**STATED EXERCISE:** Give only the lines from the one containing "cad_parts[node].hide_render = cad_parts[node].hide_viewport" through the end of the material below, exactly as written.
»»
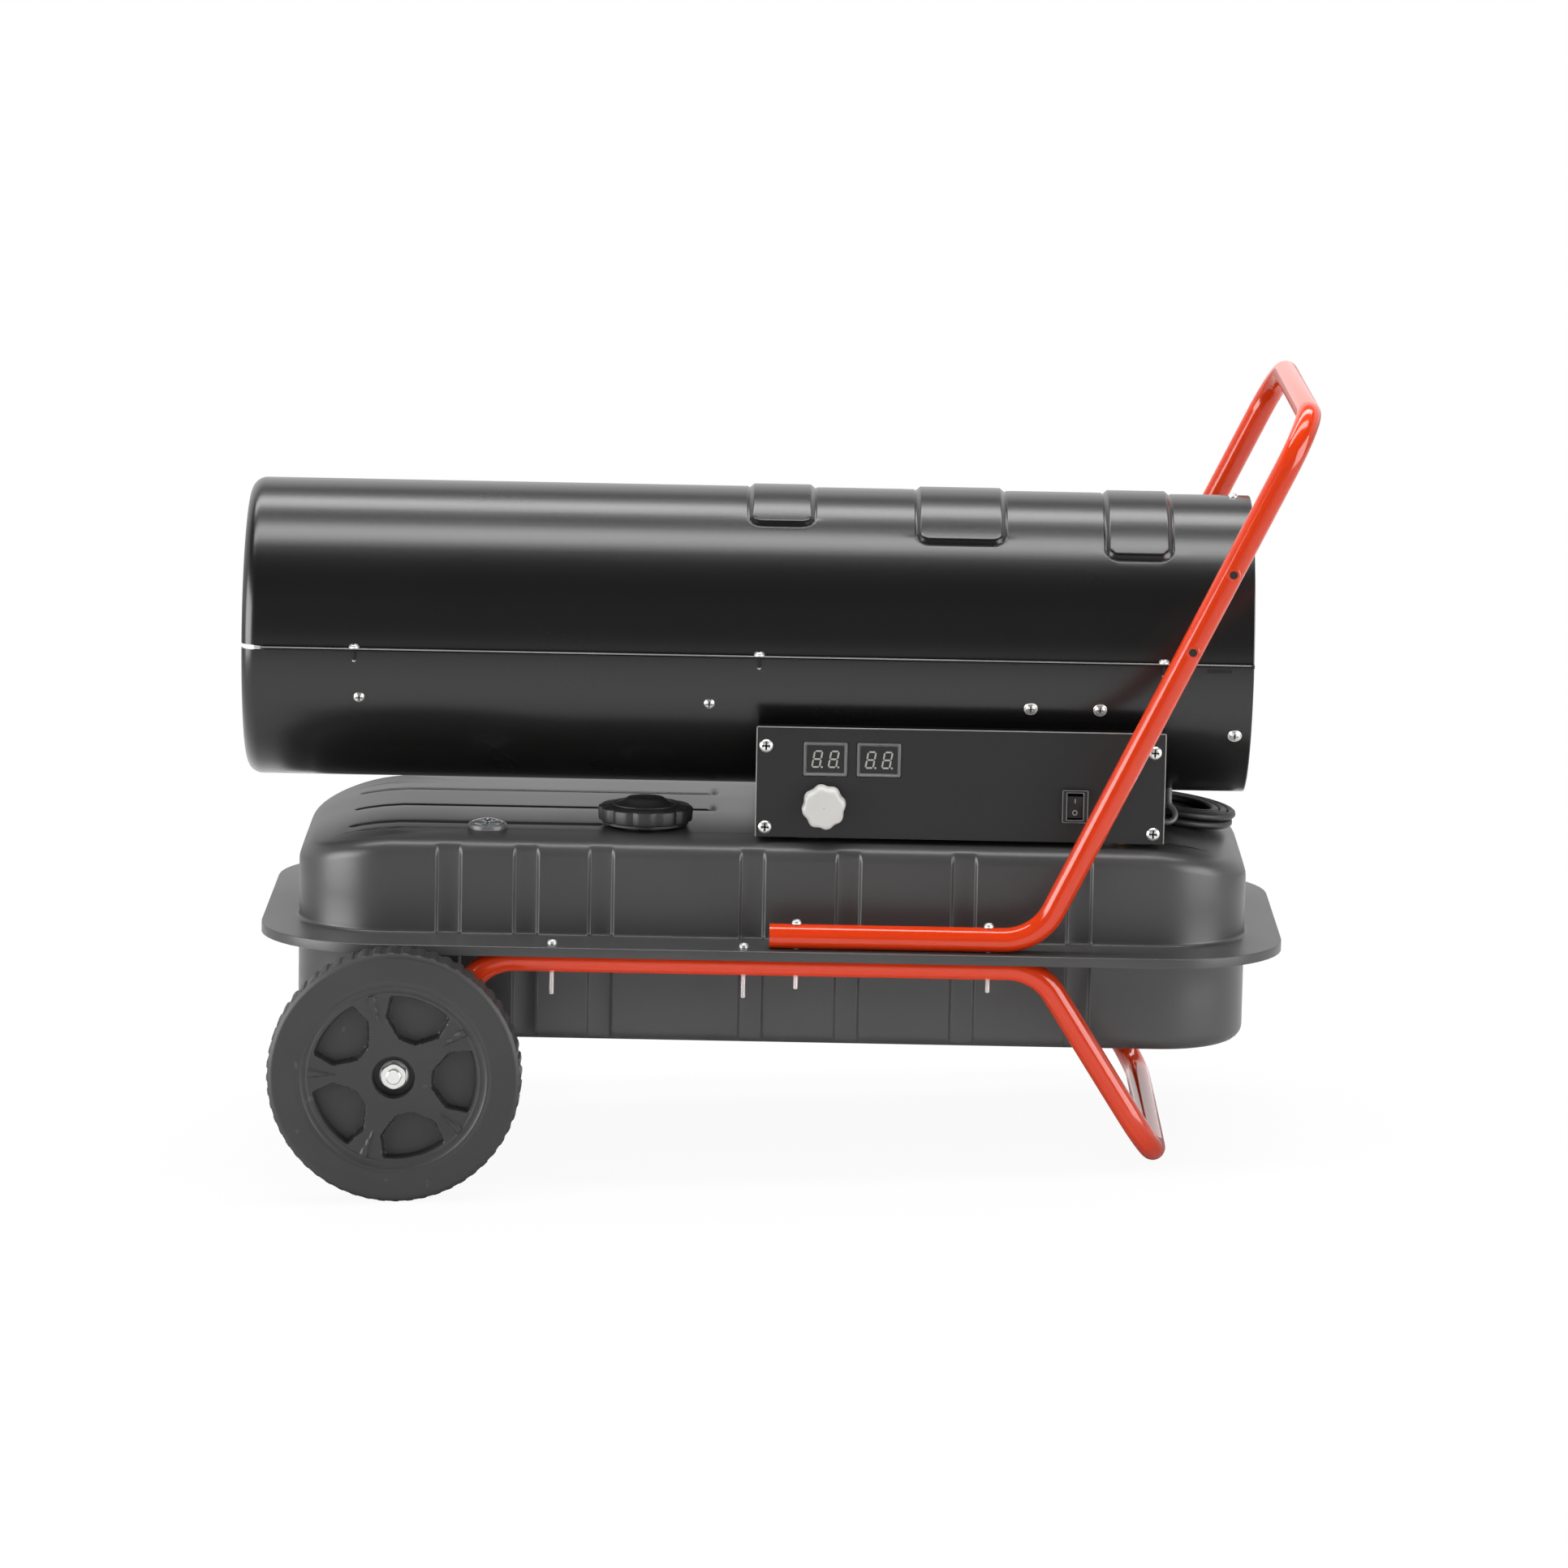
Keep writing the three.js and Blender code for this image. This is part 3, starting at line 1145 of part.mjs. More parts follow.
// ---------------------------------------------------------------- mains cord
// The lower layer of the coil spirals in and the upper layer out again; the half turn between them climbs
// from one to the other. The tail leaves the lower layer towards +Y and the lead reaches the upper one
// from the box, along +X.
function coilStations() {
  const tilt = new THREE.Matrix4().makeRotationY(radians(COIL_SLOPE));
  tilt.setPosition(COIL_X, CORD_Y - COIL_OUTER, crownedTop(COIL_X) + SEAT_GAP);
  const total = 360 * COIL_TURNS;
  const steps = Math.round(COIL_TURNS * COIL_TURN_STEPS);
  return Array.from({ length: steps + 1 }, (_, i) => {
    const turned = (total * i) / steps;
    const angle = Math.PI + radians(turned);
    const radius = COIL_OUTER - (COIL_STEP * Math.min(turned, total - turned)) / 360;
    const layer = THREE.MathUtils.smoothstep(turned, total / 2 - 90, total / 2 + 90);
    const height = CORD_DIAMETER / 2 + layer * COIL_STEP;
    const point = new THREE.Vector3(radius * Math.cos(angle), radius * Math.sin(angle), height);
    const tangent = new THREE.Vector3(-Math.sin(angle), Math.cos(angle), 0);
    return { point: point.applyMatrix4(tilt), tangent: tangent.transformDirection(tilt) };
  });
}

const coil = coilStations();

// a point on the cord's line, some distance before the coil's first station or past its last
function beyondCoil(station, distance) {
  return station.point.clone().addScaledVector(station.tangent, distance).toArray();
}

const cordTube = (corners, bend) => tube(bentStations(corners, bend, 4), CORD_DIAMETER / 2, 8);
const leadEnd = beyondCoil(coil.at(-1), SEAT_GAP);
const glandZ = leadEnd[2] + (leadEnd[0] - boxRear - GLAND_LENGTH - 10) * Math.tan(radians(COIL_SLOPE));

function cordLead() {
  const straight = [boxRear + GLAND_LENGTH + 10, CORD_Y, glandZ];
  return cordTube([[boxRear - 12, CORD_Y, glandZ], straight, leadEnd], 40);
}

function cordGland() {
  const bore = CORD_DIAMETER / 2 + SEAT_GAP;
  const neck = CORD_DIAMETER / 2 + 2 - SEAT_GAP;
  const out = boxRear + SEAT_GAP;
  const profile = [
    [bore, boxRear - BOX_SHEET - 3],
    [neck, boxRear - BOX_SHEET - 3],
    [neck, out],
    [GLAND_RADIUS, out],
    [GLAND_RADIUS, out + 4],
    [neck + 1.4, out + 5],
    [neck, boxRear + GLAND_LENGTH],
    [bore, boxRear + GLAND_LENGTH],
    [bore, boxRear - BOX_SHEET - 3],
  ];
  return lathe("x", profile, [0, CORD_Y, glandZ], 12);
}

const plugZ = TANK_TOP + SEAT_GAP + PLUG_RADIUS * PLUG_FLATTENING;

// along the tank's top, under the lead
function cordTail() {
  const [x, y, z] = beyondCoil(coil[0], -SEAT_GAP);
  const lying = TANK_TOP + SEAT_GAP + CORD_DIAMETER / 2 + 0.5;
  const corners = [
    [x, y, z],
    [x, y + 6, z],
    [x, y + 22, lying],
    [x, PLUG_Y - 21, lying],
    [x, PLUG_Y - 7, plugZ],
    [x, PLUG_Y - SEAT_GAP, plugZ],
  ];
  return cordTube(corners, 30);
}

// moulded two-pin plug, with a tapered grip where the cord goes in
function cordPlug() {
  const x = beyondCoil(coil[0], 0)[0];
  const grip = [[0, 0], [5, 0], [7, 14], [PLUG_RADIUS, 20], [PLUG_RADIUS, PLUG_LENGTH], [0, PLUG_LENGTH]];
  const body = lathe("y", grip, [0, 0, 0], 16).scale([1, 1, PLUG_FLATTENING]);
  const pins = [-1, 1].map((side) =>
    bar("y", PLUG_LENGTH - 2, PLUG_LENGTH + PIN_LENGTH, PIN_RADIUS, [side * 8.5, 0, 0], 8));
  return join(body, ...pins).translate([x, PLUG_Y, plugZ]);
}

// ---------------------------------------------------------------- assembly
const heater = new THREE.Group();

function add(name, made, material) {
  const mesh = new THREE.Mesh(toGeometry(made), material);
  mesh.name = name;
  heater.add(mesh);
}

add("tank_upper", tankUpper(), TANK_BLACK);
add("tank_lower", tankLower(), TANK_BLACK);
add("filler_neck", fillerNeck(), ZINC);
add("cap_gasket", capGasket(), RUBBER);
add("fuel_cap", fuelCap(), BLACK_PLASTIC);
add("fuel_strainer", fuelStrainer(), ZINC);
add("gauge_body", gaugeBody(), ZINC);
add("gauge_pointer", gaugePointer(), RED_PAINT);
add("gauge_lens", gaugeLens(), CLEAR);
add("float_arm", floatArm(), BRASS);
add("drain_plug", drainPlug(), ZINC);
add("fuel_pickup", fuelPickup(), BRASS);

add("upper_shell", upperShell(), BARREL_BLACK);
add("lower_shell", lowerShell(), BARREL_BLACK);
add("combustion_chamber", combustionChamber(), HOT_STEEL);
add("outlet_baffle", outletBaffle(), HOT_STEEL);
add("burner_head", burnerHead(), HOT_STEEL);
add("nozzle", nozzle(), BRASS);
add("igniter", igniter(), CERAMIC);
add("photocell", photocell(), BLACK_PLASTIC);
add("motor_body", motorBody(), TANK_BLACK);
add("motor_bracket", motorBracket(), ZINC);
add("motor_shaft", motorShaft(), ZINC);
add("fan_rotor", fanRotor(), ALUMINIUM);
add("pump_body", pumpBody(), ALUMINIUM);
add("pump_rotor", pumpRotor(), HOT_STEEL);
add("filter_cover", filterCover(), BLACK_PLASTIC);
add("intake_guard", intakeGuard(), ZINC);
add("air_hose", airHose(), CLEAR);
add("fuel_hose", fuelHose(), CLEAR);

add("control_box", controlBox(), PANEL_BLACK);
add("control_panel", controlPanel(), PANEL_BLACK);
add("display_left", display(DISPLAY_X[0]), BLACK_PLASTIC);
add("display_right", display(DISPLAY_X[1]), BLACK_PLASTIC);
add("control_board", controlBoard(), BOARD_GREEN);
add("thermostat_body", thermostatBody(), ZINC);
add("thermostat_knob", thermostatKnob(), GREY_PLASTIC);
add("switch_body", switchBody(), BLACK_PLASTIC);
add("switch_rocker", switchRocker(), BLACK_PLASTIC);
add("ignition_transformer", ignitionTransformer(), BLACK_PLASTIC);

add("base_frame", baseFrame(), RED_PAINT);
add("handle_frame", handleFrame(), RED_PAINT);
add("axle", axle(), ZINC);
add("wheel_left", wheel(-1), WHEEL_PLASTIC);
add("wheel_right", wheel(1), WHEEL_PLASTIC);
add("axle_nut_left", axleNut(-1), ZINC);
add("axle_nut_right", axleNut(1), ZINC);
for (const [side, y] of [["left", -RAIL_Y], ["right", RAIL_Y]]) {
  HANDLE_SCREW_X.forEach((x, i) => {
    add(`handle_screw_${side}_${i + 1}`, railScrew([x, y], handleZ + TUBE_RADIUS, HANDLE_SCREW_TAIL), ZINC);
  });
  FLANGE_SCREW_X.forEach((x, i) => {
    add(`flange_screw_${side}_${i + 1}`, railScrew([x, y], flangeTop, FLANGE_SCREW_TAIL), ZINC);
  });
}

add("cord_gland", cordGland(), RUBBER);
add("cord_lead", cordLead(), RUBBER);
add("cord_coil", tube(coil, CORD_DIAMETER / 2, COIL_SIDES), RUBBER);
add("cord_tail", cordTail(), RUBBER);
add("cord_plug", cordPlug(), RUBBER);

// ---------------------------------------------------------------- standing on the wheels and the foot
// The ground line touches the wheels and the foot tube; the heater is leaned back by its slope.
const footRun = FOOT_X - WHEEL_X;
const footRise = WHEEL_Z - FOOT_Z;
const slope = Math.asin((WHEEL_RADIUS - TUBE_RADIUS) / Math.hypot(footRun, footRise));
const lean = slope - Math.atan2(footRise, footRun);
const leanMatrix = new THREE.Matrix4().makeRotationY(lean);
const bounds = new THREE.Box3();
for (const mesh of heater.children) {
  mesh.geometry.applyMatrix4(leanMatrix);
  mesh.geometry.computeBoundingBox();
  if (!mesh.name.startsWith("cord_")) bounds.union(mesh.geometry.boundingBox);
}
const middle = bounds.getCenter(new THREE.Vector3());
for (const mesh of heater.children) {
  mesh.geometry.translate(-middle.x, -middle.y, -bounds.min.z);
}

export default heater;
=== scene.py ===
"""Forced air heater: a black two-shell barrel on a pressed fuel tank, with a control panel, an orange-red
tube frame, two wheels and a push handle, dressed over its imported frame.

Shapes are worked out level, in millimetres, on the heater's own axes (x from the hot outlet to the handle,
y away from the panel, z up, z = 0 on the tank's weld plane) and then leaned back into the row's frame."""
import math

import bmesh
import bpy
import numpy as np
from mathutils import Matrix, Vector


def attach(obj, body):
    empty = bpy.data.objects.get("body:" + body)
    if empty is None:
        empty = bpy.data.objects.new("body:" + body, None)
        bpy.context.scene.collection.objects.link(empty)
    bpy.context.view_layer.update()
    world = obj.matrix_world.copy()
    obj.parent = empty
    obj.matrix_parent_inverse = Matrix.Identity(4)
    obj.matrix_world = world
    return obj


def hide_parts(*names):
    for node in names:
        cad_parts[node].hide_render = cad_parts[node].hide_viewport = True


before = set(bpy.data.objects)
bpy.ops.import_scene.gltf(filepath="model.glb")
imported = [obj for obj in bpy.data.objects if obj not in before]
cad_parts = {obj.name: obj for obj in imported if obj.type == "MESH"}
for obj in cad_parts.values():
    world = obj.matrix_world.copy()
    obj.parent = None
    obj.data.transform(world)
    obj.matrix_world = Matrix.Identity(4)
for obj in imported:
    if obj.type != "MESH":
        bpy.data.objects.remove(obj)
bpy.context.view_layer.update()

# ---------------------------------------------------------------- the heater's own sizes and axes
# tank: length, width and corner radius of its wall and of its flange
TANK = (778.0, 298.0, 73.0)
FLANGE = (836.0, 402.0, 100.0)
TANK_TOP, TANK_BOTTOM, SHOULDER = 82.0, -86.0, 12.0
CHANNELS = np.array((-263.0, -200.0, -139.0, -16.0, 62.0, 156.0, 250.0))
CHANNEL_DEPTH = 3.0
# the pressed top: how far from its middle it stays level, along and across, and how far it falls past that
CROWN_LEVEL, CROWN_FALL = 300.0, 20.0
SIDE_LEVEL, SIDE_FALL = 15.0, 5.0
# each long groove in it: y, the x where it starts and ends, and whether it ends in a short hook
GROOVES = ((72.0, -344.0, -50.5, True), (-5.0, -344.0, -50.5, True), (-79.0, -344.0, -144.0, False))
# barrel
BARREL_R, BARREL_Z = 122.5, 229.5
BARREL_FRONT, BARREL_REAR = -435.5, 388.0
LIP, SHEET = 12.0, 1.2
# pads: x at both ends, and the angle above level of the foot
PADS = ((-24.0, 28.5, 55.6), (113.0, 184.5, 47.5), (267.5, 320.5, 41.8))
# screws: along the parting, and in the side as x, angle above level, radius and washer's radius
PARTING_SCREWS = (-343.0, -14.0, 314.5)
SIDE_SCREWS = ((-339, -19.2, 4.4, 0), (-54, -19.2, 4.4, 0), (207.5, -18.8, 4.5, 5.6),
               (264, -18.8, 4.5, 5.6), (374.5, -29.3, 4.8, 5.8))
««
**THE OUTPUT:**
        cad_parts[node].hide_render = cad_parts[node].hide_viewport = True


before = set(bpy.data.objects)
bpy.ops.import_scene.gltf(filepath="model.glb")
imported = [obj for obj in bpy.data.objects if obj not in before]
cad_parts = {obj.name: obj for obj in imported if obj.type == "MESH"}
for obj in cad_parts.values():
    world = obj.matrix_world.copy()
    obj.parent = None
    obj.data.transform(world)
    obj.matrix_world = Matrix.Identity(4)
for obj in imported:
    if obj.type != "MESH":
        bpy.data.objects.remove(obj)
bpy.context.view_layer.update()

# ---------------------------------------------------------------- the heater's own sizes and axes
# tank: length, width and corner radius of its wall and of its flange
TANK = (778.0, 298.0, 73.0)
FLANGE = (836.0, 402.0, 100.0)
TANK_TOP, TANK_BOTTOM, SHOULDER = 82.0, -86.0, 12.0
CHANNELS = np.array((-263.0, -200.0, -139.0, -16.0, 62.0, 156.0, 250.0))
CHANNEL_DEPTH = 3.0
# the pressed top: how far from its middle it stays level, along and across, and how far it falls past that
CROWN_LEVEL, CROWN_FALL = 300.0, 20.0
SIDE_LEVEL, SIDE_FALL = 15.0, 5.0
# each long groove in it: y, the x where it starts and ends, and whether it ends in a short hook
GROOVES = ((72.0, -344.0, -50.5, True), (-5.0, -344.0, -50.5, True), (-79.0, -344.0, -144.0, False))
# barrel
BARREL_R, BARREL_Z = 122.5, 229.5
BARREL_FRONT, BARREL_REAR = -435.5, 388.0
LIP, SHEET = 12.0, 1.2
# pads: x at both ends, and the angle above level of the foot
PADS = ((-24.0, 28.5, 55.6), (113.0, 184.5, 47.5), (267.5, 320.5, 41.8))
# screws: along the parting, and in the side as x, angle above level, radius and washer's radius
PARTING_SCREWS = (-343.0, -14.0, 314.5)
SIDE_SCREWS = ((-339, -19.2, 4.4, 0), (-54, -19.2, 4.4, 0), (207.5, -18.8, 4.5, 5.6),
               (264, -18.8, 4.5, 5.6), (374.5, -29.3, 4.8, 5.8))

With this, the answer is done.